Quote precisely the run of lines opening with the line containing "const kit = new THREE.Group();" and closing with the line containing "record = json.load(file)", and nothing else.

Modeling code records:
##########
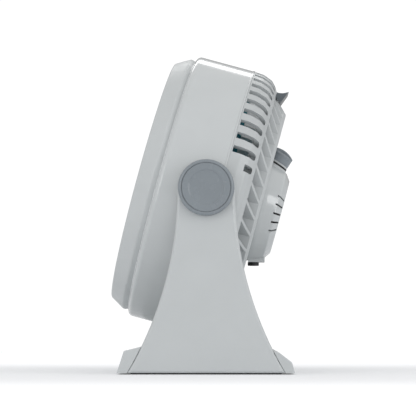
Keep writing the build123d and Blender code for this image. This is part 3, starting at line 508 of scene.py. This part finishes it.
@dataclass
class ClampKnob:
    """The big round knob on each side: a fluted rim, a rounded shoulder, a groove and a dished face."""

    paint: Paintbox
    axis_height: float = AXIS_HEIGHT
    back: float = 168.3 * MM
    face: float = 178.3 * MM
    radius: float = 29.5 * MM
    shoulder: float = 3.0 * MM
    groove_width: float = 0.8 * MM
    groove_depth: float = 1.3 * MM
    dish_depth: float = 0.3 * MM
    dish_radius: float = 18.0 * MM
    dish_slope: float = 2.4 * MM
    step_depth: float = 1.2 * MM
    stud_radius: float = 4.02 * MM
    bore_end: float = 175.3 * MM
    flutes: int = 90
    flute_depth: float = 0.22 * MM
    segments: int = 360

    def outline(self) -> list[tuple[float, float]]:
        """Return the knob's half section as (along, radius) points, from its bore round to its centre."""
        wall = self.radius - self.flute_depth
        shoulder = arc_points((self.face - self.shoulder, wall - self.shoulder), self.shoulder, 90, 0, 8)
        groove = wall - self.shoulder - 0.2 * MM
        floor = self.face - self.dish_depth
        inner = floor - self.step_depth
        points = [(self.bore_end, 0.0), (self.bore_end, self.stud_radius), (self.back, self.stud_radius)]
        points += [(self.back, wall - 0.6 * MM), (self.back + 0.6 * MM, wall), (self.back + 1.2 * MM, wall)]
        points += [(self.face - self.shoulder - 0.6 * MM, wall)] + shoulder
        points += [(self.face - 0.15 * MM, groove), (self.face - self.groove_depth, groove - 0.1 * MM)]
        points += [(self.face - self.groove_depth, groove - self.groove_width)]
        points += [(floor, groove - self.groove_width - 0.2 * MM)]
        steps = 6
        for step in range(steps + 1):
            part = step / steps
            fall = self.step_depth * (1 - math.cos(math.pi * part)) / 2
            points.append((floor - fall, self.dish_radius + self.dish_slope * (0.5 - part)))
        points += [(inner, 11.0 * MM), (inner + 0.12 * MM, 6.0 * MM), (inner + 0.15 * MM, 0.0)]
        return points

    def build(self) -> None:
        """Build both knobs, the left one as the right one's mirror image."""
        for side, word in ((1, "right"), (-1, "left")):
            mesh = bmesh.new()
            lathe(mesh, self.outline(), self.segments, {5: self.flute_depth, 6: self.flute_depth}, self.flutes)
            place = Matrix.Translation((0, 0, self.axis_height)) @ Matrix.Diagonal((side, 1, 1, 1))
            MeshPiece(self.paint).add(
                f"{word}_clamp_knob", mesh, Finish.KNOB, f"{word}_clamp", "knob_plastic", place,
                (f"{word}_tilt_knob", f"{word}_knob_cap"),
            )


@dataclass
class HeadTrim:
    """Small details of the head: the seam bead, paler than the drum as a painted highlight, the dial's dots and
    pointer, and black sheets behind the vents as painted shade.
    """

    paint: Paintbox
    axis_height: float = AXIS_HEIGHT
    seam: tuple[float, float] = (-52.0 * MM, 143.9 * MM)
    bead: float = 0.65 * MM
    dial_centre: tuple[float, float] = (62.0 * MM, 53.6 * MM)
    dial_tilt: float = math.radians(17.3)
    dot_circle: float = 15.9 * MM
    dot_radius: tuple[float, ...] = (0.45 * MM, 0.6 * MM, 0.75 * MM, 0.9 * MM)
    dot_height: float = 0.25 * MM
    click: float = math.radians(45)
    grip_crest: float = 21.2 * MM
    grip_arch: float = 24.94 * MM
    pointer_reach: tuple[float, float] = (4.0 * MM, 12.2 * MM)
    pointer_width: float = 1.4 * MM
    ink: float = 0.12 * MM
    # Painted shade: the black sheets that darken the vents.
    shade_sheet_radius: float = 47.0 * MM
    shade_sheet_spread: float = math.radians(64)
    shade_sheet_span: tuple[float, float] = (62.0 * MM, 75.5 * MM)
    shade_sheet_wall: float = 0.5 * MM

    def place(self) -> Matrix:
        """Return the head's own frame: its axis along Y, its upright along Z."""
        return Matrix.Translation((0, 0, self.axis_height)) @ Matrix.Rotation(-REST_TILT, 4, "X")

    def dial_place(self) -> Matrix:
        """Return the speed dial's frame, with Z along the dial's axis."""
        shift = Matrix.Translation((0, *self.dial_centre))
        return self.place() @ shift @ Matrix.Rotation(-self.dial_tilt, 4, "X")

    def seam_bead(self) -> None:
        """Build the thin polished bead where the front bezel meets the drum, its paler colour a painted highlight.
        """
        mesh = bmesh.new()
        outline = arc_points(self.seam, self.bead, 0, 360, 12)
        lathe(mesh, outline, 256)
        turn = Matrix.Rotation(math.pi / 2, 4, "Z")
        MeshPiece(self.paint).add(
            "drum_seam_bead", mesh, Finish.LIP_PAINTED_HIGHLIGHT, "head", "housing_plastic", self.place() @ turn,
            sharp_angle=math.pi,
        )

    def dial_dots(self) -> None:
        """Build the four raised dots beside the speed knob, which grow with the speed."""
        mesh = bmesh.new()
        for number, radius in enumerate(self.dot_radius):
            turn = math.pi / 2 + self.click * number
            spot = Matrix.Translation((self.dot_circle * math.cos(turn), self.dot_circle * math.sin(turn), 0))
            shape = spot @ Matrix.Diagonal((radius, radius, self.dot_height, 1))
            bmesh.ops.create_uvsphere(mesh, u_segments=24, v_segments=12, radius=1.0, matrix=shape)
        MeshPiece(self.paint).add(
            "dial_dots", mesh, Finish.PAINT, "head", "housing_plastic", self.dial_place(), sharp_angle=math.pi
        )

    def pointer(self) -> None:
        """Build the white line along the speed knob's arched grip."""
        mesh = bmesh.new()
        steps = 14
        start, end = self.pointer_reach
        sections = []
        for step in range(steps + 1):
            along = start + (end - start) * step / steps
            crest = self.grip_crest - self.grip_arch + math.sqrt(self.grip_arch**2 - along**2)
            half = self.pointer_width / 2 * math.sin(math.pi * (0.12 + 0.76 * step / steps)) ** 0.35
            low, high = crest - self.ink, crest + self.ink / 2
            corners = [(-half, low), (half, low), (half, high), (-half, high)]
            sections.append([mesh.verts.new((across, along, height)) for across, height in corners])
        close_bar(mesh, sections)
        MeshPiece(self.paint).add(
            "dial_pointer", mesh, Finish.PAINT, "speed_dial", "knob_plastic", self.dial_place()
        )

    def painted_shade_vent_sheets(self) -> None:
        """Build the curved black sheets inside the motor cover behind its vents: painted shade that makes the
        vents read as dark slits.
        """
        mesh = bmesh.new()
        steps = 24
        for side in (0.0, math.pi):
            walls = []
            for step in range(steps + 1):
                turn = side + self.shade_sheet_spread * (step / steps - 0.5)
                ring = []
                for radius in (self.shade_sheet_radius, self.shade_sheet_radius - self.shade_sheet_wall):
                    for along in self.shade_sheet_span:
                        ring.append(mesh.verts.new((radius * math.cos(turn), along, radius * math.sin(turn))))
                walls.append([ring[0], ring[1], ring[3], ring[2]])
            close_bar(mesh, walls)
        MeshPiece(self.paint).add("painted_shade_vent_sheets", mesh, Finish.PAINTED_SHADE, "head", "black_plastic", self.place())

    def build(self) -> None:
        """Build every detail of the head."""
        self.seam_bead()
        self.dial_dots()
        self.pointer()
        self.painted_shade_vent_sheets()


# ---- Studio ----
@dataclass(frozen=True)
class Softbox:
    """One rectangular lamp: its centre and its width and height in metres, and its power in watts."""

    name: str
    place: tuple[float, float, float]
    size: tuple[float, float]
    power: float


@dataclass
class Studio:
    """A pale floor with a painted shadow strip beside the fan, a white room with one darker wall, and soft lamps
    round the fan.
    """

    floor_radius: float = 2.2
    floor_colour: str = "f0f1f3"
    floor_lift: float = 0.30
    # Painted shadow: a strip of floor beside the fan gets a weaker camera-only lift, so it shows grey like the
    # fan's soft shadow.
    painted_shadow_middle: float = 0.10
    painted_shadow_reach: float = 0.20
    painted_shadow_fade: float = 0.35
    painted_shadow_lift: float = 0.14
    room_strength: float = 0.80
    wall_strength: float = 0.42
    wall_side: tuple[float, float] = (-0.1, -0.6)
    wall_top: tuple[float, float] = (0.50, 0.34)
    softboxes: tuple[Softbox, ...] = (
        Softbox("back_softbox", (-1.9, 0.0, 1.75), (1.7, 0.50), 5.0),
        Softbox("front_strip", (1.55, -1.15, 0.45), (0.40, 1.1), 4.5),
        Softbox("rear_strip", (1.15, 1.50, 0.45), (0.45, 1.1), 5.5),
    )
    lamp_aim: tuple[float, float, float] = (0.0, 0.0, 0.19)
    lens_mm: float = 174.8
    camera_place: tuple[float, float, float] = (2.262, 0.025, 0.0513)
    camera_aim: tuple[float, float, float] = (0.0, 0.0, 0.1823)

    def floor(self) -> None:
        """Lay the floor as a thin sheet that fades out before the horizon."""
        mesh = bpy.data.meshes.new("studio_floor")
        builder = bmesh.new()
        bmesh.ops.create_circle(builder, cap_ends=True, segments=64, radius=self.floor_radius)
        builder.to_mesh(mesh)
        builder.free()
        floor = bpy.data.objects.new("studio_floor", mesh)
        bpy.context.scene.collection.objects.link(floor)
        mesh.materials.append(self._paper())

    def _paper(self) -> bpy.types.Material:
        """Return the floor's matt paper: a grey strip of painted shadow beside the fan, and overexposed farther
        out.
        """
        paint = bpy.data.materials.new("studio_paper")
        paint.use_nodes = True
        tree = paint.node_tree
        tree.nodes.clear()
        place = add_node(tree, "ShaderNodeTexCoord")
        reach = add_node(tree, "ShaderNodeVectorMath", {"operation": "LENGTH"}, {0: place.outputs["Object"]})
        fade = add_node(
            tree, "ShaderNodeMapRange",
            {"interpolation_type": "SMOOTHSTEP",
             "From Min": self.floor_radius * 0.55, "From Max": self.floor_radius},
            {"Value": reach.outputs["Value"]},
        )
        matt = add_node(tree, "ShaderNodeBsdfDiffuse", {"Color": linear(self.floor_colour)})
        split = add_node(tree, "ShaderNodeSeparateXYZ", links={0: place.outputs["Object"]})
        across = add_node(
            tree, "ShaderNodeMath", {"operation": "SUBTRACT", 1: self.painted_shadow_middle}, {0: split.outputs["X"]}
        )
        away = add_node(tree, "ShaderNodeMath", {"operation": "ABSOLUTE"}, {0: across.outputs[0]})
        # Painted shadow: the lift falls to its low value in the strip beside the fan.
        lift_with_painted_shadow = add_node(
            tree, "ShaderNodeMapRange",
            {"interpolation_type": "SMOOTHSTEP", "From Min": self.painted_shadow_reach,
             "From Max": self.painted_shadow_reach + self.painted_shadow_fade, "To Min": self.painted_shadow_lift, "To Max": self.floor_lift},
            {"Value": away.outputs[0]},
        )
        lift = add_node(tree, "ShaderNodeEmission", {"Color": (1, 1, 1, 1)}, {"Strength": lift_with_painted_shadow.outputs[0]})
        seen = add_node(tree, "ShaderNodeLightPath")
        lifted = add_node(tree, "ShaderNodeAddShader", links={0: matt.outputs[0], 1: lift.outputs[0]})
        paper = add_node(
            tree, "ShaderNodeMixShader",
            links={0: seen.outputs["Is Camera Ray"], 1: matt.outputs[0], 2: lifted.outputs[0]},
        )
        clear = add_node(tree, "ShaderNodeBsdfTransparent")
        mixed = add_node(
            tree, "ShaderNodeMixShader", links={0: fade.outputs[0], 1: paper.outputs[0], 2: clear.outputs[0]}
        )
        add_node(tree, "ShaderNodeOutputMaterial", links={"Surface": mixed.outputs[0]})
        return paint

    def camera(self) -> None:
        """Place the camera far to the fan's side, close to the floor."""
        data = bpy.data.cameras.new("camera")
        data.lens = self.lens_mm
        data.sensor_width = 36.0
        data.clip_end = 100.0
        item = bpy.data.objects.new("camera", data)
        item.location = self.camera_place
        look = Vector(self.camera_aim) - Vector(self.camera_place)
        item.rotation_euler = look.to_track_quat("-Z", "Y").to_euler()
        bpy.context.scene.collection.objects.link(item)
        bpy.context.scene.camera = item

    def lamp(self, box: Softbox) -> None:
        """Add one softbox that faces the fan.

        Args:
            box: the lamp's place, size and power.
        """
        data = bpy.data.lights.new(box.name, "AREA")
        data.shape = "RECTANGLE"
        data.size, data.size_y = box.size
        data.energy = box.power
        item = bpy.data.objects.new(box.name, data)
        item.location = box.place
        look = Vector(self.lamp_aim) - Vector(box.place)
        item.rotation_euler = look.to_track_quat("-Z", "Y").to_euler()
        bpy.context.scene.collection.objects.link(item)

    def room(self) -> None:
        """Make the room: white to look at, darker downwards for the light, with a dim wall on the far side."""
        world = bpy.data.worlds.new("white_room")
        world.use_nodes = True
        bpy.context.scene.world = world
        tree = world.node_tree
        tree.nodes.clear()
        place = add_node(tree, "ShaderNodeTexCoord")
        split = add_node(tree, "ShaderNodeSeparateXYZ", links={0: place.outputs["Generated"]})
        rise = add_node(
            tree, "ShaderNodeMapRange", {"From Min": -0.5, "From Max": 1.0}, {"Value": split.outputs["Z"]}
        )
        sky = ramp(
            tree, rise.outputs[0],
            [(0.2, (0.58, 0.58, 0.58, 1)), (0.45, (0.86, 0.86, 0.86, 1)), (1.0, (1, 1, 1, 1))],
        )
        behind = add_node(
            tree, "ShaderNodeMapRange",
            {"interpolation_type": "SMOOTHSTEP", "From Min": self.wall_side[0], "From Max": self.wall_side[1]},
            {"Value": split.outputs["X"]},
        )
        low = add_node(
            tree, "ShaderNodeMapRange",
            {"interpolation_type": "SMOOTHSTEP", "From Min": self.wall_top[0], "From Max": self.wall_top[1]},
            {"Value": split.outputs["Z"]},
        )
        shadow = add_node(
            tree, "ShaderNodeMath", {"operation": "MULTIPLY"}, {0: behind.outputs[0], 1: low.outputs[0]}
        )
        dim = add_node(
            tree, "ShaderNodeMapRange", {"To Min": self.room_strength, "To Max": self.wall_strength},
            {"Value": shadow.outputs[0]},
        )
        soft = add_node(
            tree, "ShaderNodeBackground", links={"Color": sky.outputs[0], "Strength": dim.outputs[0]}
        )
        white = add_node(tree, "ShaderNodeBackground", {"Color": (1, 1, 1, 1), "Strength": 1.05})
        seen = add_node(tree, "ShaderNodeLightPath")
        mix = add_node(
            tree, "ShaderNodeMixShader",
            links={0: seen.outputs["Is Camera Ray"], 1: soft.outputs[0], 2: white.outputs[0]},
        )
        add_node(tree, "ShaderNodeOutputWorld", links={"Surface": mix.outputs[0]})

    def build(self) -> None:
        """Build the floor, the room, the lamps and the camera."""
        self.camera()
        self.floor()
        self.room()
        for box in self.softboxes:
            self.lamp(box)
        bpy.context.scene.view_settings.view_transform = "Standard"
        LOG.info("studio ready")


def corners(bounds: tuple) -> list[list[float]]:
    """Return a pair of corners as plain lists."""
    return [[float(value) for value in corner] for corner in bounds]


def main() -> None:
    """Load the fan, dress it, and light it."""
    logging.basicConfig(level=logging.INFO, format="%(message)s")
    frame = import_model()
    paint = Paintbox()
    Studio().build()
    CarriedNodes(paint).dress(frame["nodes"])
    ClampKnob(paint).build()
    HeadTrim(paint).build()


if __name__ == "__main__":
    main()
##########
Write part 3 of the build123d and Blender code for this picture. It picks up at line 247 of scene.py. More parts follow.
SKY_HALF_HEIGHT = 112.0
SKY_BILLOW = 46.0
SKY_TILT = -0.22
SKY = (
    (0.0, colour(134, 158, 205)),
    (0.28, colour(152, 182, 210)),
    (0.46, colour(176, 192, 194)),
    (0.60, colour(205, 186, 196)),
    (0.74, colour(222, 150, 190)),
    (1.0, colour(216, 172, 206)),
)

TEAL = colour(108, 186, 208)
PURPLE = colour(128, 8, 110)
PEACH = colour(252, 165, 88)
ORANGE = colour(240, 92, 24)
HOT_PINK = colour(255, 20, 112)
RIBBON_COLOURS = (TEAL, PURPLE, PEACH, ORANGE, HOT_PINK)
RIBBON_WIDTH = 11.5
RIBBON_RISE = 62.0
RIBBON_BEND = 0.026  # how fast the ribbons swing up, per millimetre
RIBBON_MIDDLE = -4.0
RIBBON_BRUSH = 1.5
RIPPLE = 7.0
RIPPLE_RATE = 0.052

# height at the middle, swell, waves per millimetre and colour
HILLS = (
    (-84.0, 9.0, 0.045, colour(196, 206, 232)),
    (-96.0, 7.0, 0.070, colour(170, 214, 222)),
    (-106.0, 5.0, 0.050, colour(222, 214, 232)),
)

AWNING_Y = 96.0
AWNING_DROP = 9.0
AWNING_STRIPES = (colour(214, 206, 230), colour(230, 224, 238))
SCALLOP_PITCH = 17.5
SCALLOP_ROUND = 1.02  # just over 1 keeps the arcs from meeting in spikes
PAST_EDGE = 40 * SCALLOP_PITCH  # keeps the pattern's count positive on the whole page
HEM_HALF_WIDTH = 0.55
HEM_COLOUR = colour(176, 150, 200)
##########
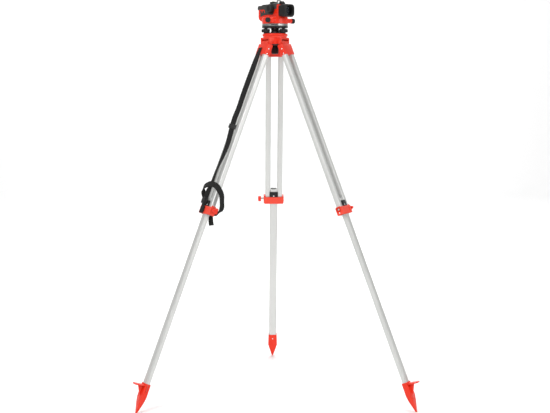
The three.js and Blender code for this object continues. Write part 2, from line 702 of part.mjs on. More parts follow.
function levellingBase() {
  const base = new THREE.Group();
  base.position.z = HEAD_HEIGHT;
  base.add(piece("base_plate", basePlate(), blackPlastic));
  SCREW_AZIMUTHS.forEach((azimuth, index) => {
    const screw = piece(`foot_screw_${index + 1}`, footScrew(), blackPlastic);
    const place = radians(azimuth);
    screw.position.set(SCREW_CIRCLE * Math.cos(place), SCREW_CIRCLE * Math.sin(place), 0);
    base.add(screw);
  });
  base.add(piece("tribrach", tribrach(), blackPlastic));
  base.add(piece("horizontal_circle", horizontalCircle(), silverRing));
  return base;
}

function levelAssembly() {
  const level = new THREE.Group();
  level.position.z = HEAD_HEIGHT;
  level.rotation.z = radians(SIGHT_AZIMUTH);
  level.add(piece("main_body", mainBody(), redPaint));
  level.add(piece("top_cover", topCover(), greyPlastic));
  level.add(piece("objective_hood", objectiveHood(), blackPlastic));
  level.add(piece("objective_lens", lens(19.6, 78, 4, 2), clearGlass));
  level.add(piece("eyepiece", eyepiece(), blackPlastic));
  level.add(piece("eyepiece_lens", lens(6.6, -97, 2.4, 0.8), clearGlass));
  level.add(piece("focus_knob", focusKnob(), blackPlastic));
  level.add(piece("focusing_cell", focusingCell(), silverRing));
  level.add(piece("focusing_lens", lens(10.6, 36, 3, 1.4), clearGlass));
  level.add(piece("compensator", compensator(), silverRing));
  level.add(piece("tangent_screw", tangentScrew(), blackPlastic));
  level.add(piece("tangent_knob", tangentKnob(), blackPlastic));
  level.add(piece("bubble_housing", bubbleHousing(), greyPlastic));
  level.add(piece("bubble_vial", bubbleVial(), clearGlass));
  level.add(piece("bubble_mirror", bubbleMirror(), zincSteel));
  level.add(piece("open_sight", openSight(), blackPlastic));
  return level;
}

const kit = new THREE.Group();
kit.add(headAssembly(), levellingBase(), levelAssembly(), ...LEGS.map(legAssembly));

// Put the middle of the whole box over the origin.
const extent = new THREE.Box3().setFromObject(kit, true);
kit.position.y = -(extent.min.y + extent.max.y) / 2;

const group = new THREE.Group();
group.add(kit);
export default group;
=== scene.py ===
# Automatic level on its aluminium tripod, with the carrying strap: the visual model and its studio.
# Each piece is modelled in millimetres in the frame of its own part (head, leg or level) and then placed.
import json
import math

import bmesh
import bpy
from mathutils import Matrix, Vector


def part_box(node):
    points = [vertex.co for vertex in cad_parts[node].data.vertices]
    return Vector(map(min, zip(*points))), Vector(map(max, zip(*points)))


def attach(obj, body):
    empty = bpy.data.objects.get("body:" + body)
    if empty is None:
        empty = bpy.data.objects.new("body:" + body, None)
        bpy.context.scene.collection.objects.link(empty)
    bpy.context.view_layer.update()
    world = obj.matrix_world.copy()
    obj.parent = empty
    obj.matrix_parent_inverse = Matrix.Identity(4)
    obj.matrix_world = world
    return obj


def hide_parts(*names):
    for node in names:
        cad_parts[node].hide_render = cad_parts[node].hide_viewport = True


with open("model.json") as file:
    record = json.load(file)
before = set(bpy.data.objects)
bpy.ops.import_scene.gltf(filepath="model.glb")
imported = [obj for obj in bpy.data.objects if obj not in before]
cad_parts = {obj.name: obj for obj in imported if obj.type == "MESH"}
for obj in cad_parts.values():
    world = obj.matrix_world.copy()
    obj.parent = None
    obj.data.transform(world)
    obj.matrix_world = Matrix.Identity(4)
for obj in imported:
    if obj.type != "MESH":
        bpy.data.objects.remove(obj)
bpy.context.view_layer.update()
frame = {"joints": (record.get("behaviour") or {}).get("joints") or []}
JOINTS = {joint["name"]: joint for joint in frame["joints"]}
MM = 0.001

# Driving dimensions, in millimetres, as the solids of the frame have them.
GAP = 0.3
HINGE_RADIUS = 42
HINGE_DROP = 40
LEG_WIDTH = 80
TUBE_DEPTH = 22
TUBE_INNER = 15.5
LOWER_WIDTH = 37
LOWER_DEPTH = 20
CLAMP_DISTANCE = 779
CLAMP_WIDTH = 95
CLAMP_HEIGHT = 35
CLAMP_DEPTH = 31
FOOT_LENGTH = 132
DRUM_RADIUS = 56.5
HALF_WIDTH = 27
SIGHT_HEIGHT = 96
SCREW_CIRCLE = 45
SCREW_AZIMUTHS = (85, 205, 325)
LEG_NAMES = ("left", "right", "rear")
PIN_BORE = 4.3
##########
### [Solution to this problem]
const kit = new THREE.Group();
kit.add(headAssembly(), levellingBase(), levelAssembly(), ...LEGS.map(legAssembly));

// Put the middle of the whole box over the origin.
const extent = new THREE.Box3().setFromObject(kit, true);
kit.position.y = -(extent.min.y + extent.max.y) / 2;

const group = new THREE.Group();
group.add(kit);
export default group;
=== scene.py ===
# Automatic level on its aluminium tripod, with the carrying strap: the visual model and its studio.
# Each piece is modelled in millimetres in the frame of its own part (head, leg or level) and then placed.
import json
import math

import bmesh
import bpy
from mathutils import Matrix, Vector


def part_box(node):
    points = [vertex.co for vertex in cad_parts[node].data.vertices]
    return Vector(map(min, zip(*points))), Vector(map(max, zip(*points)))


def attach(obj, body):
    empty = bpy.data.objects.get("body:" + body)
    if empty is None:
        empty = bpy.data.objects.new("body:" + body, None)
        bpy.context.scene.collection.objects.link(empty)
    bpy.context.view_layer.update()
    world = obj.matrix_world.copy()
    obj.parent = empty
    obj.matrix_parent_inverse = Matrix.Identity(4)
    obj.matrix_world = world
    return obj


def hide_parts(*names):
    for node in names:
        cad_parts[node].hide_render = cad_parts[node].hide_viewport = True


with open("model.json") as file:
    record = json.load(file)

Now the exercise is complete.